2

I would like to get an array of all captured group matches in chronological order (the order they appear in in the input string).

So for examples with the following regex:

(?P<fooGroup>foo)|(?P<barGroup>bar)

and the following input:

foo bar foo

I would like to get something that resembles the following output:

[("fooGroup", (0,3)), ("barGroup", (4,7)), ("fooGroup", (8,11))]
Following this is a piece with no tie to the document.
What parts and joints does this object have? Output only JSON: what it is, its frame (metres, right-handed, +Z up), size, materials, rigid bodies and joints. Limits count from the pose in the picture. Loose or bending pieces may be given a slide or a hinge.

Is this possible to do without manually sorting all matches?

Joakim Danielson
  • 43,251
  • 5
  • 22
  • 52
Jomy
  • 514
  • 6
  • 22
  • Please don't ask for an answer in any of several languages and don't tag the question with multiple languages either. I assume the answer you have gotten is written in Rust so I left that tag – Joakim Danielson Mar 25 '22 at 17:38
  • @JoakimDanielson Sorry about that, I'll think about it next time – Jomy Mar 25 '22 at 19:14

1 Answers1

2

I don't know what you mean by "without manually sorting all matches," but this Rust code produces the output you want for this particular style of pattern:

use regex::Regex;

fn main() {
    let pattern = r"(?P<fooGroup>foo)|(?P<barGroup>bar)";
    let haystack = "foo bar foo";
    let mut matches: Vec<(String, (usize, usize))> = vec![];

    let re = Regex::new(pattern).unwrap();
    // We skip the first capture group, which always corresponds
    // to the entire pattern and is unnamed. Otherwise, we assume
    // every capturing group has a name and corresponds to a single
    // alternation in the regex.
    let group_names: Vec<&str> =
        re.capture_names().skip(1).map(|x| x.unwrap()).collect();
    for caps in re.captures_iter(haystack) {
        for name in &group_names {
            if let Some(m) = caps.name(name) {
                matches.push((name.to_string(), (m.start(), m.end())));
            }
        }
    }

    println!("{:?}", matches);
}

The only real trick here is to make sure group_names is correct. It's correct for any pattern of the form (?P<name1>re1)|(?P<name2>re2)|...|(?P<nameN>reN) where each reI contains no other capturing groups.

BurntSushi5
  • 13,917
  • 7
  • 52
  • 45